───── PROVIDED MATERIAL

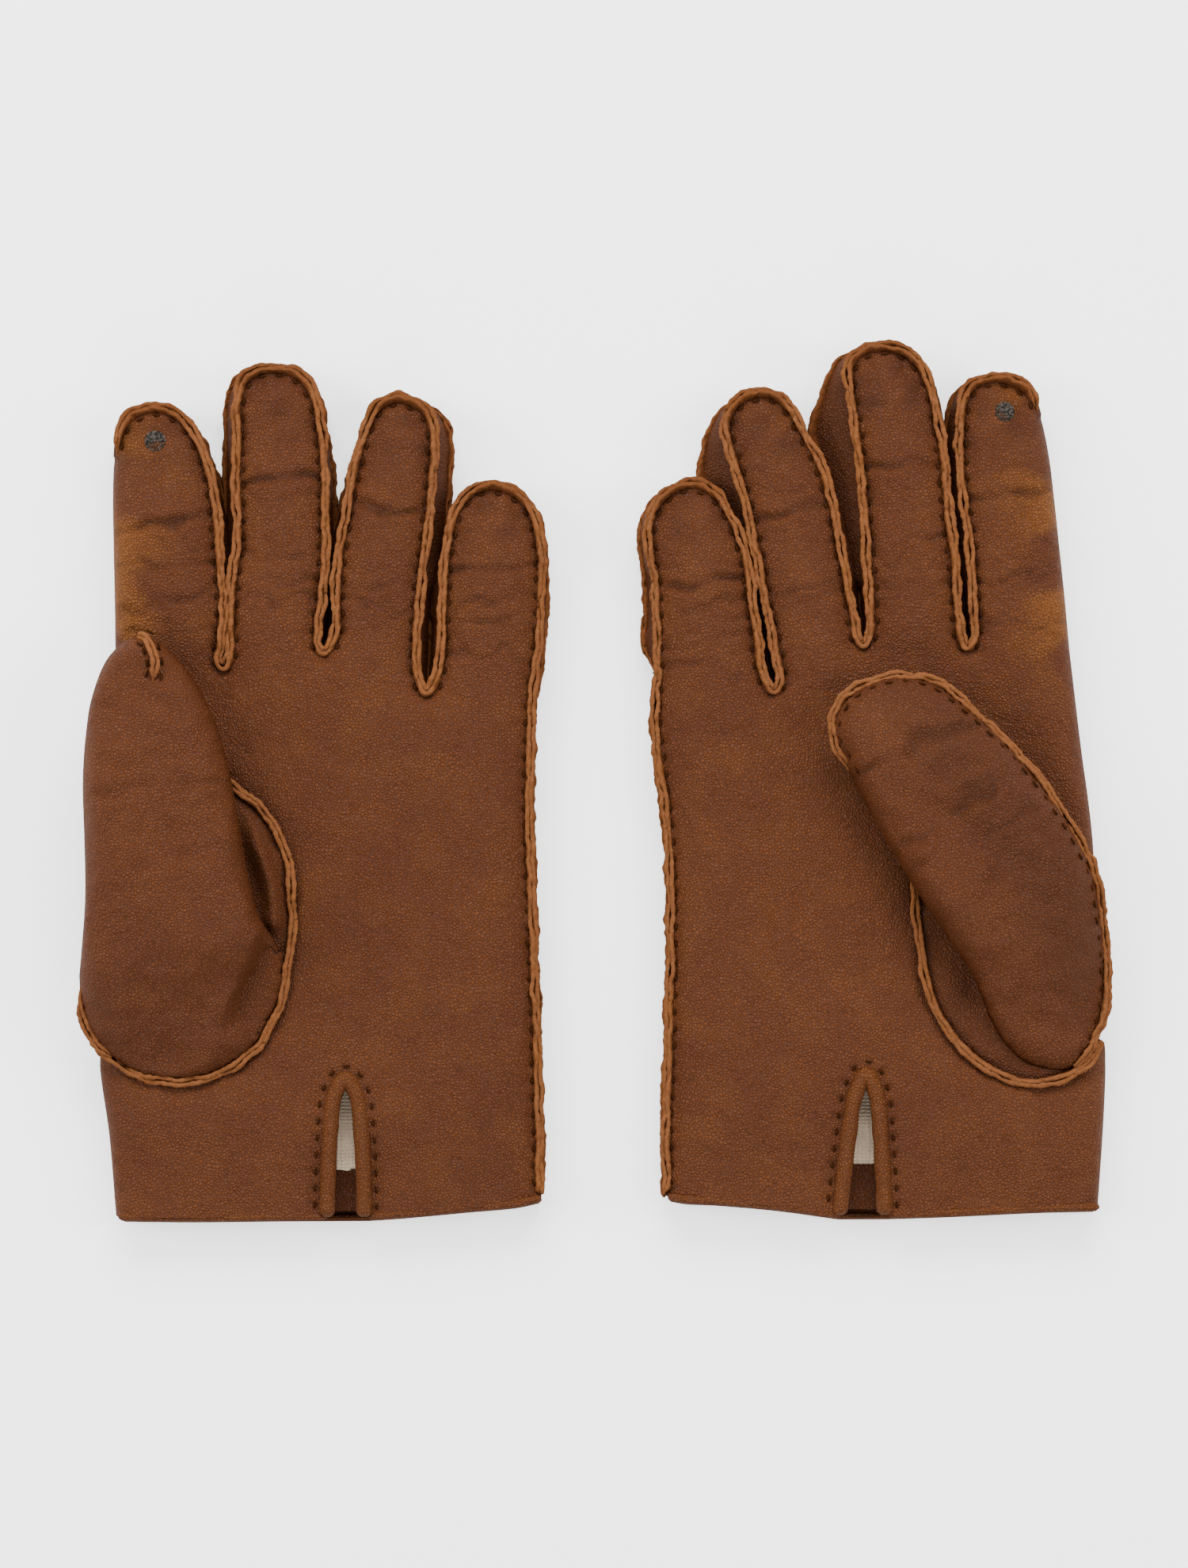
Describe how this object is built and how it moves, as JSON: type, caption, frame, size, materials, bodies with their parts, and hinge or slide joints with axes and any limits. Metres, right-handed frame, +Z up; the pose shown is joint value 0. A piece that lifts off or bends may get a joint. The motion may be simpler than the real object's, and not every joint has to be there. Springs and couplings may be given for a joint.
{
  "type": "pair of leather gloves",
  "caption": "Pair of lined leather dress gloves with hand-sewn raw-edge outseams, a bound palm vent and a small touch patch on the index fingertip, lying palm up.",
  "frame": {"origin": "under the middle of the pair, on the surface that the gloves lie on", "axes": "+Z up out of the palms, +Y from the cuffs to the fingertips, +X from the left glove to the right glove"},
  "size_m": [0.266, 0.228, 0.0296],
  "materials": {
    "leather": "aniline brown nappa, semi-gloss, burnished darker in the creases",
    "raw_edge": "cut suede edge of the skin, tan, matt",
    "thread": "waxed dark brown sewing thread",
    "lining": "brushed cream knit",
    "touch_patch": "grey-brown perforated conductive spot"
  },
  "bodies": {
    "left_hand": {"left_trank_hand": "leather", "left_hem_facing": "leather", "left_hand_lining": "lining", "left_vent_binding": "leather", "left_thumb_gusset": "leather"},
    "left_index_base": {"left_index_trank_base": "leather", "left_index_fourchette_base": "leather", "left_index_lining_base": "lining"},
    "left_index_tip": {"left_index_tip": "leather", "left_index_tip_lining": "lining", "left_index_touch_patch": "touch_patch"},
    "left_middle_base": {"left_middle_trank_base": "leather", "left_middle_fourchette_base": "leather", "left_middle_lining_base": "lining"},
    "left_middle_tip": {"left_middle_tip": "leather", "left_middle_tip_lining": "lining"},
    "left_ring_base": {"left_ring_trank_base": "leather", "left_ring_fourchette_base": "leather", "left_ring_lining_base": "lining"},
    "left_ring_tip": {"left_ring_tip": "leather", "left_ring_tip_lining": "lining"},
    "left_little_base": {"left_little_trank_base": "leather", "left_little_fourchette_base": "leather", "left_little_lining_base": "lining"},
    "left_little_tip": {"left_little_tip": "leather", "left_little_tip_lining": "lining"},
    "left_thumb_base": {"left_thumb_base": "leather", "left_thumb_base_lining": "lining"},
    "left_thumb_tip": {"left_thumb_tip": "leather", "left_thumb_tip_lining": "lining"},
    "right_hand": {"right_trank_hand": "leather", "right_hem_facing": "leather", "right_hand_lining": "lining", "right_vent_binding": "leather", "right_thumb_gusset": "leather"},
    "right_index_base": {"right_index_trank_base": "leather", "right_index_fourchette_base": "leather", "right_index_lining_base": "lining"},
    "right_index_tip": {"right_index_tip": "leather", "right_index_tip_lining": "lining", "right_index_touch_patch": "touch_patch"},
    "right_middle_base": {"right_middle_trank_base": "leather", "right_middle_fourchette_base": "leather", "right_middle_lining_base": "lining"},
    "right_middle_tip": {"right_middle_tip": "leather", "right_middle_tip_lining": "lining"},
    "right_ring_base": {"right_ring_trank_base": "leather", "right_ring_fourchette_base": "leather", "right_ring_lining_base": "lining"},
    "right_ring_tip": {"right_ring_tip": "leather", "right_ring_tip_lining": "lining"},
    "right_little_base": {"right_little_trank_base": "leather", "right_little_fourchette_base": "leather", "right_little_lining_base": "lining"},
    "right_little_tip": {"right_little_tip": "leather", "right_little_tip_lining": "lining"},
    "right_thumb_base": {"right_thumb_base": "leather", "right_thumb_base_lining": "lining"},
    "right_thumb_tip": {"right_thumb_tip": "leather", "right_thumb_tip_lining": "lining"}
  },
  "joints": [
    {"name": "left_index_knuckle", "type": "hinge", "parent": "left_hand", "child": "left_index_base", "pos_m": [-0.1104, 0.0401, 0.015], "axis": [1, 0, 0], "range_deg": [0, 90]},
    {"name": "left_index_crease", "type": "hinge", "parent": "left_index_base", "child": "left_index_tip", "pos_m": [-0.11166, 0.06777, 0.015], "axis": [1, 0, 0], "range_deg": [0, 100]},
    {"name": "left_middle_knuckle", "type": "hinge", "parent": "left_hand", "child": "left_middle_base", "pos_m": [-0.0824, 0.0401, 0.015], "axis": [1, 0, 0], "range_deg": [0, 90]},
    {"name": "left_middle_crease", "type": "hinge", "parent": "left_middle_base", "child": "left_middle_tip", "pos_m": [-0.08316, 0.07979, 0.015], "axis": [1, 0, 0], "range_deg": [0, 100]},
    {"name": "left_ring_knuckle", "type": "hinge", "parent": "left_hand", "child": "left_ring_base", "pos_m": [-0.0555, 0.038, 0.015], "axis": [1, 0, 0], "range_deg": [0, 90]},
    {"name": "left_ring_crease", "type": "hinge", "parent": "left_ring_base", "child": "left_ring_tip", "pos_m": [-0.05257, 0.07147, 0.015], "axis": [1, 0, 0], "range_deg": [0, 70]},
    {"name": "left_little_knuckle", "type": "hinge", "parent": "left_hand", "child": "left_little_base", "pos_m": [-0.0288, 0.0287, 0.015], "axis": [1, 0, 0], "range_deg": [0, 90]},
    {"name": "left_little_crease", "type": "hinge", "parent": "left_little_base", "child": "left_little_tip", "pos_m": [-0.02764, 0.05247, 0.015], "axis": [1, 0, 0], "range_deg": [0, 100]},
    {"name": "left_thumb_knuckle", "type": "hinge", "parent": "left_hand", "child": "left_thumb_base", "pos_m": [-0.1113, -0.05, 0.0296], "axis": [0.9984, 0.0558, 0], "range_deg": [0, 75]},
    {"name": "left_thumb_crease", "type": "hinge", "parent": "left_thumb_base", "child": "left_thumb_tip", "pos_m": [-0.11413, 0.00062, 0.0296], "axis": [0.9984, 0.0558, 0], "range_deg": [0, 80]},
    {"name": "right_index_knuckle", "type": "hinge", "parent": "right_hand", "child": "right_index_base", "pos_m": [0.1107, 0.039, 0.015], "axis": [1, 0, 0], "range_deg": [0, 90]},
    {"name": "right_index_crease", "type": "hinge", "parent": "right_index_base", "child": "right_index_tip", "pos_m": [0.10716, 0.07513, 0.015], "axis": [1, 0, 0], "range_deg": [0, 100]},
    {"name": "right_middle_knuckle", "type": "hinge", "parent": "right_hand", "child": "right_middle_base", "pos_m": [0.0838, 0.039, 0.015], "axis": [1, 0, 0], "range_deg": [0, 90]},
    {"name": "right_middle_crease", "type": "hinge", "parent": "right_middle_base", "child": "right_middle_tip", "pos_m": [0.07886, 0.08232, 0.015], "axis": [1, 0, 0], "range_deg": [0, 100]},
    {"name": "right_ring_knuckle", "type": "hinge", "parent": "right_hand", "child": "right_ring_base", "pos_m": [0.0565, 0.0359, 0.015], "axis": [1, 0, 0], "range_deg": [0, 90]},
    {"name": "right_ring_crease", "type": "hinge", "parent": "right_ring_base", "child": "right_ring_tip", "pos_m": [0.04924, 0.07065, 0.015], "axis": [1, 0, 0], "range_deg": [0, 70]},
    {"name": "right_little_knuckle", "type": "hinge", "parent": "right_hand", "child": "right_little_base", "pos_m": [0.0299, 0.0287, 0.015], "axis": [1, 0, 0], "range_deg": [0, 90]},
    {"name": "right_little_crease", "type": "hinge", "parent": "right_little_base", "child": "right_little_tip", "pos_m": [0.02817, 0.05174, 0.015], "axis": [1, 0, 0], "range_deg": [0, 100]},
    {"name": "right_thumb_knuckle", "type": "hinge", "parent": "right_hand", "child": "right_thumb_base", "pos_m": [0.1164, -0.0448, 0.0296], "axis": [0.8415, 0.5402, 0], "range_deg": [0, 75]},
    {"name": "right_thumb_crease", "type": "hinge", "parent": "right_thumb_base", "child": "right_thumb_tip", "pos_m": [0.09225, -0.00718, 0.0296], "axis": [0.8415, 0.5402, 0], "range_deg": [0, 80]},
    {"name": "pair_spread", "type": "slide", "parent": "left_hand", "child": "right_hand", "axis": [1, 0, 0], "range_m": [0, 0.15]}
  ]
}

──────────

### INSTRUCTIONS FOR THE TASK
Pick each line holding the word "bodies" out of the listing.

### SOLUTION BELOW
Describe how this object is built and how it moves, as JSON: type, caption, frame, size, materials, bodies with their parts, and hinge or slide joints with axes and any limits. Metres, right-handed frame, +Z up; the pose shown is joint value 0. A piece that lifts off or bends may get a joint. The motion may be simpler than the real object's, and not every joint has to be there. Springs and couplings may be given for a joint.
  "bodies": {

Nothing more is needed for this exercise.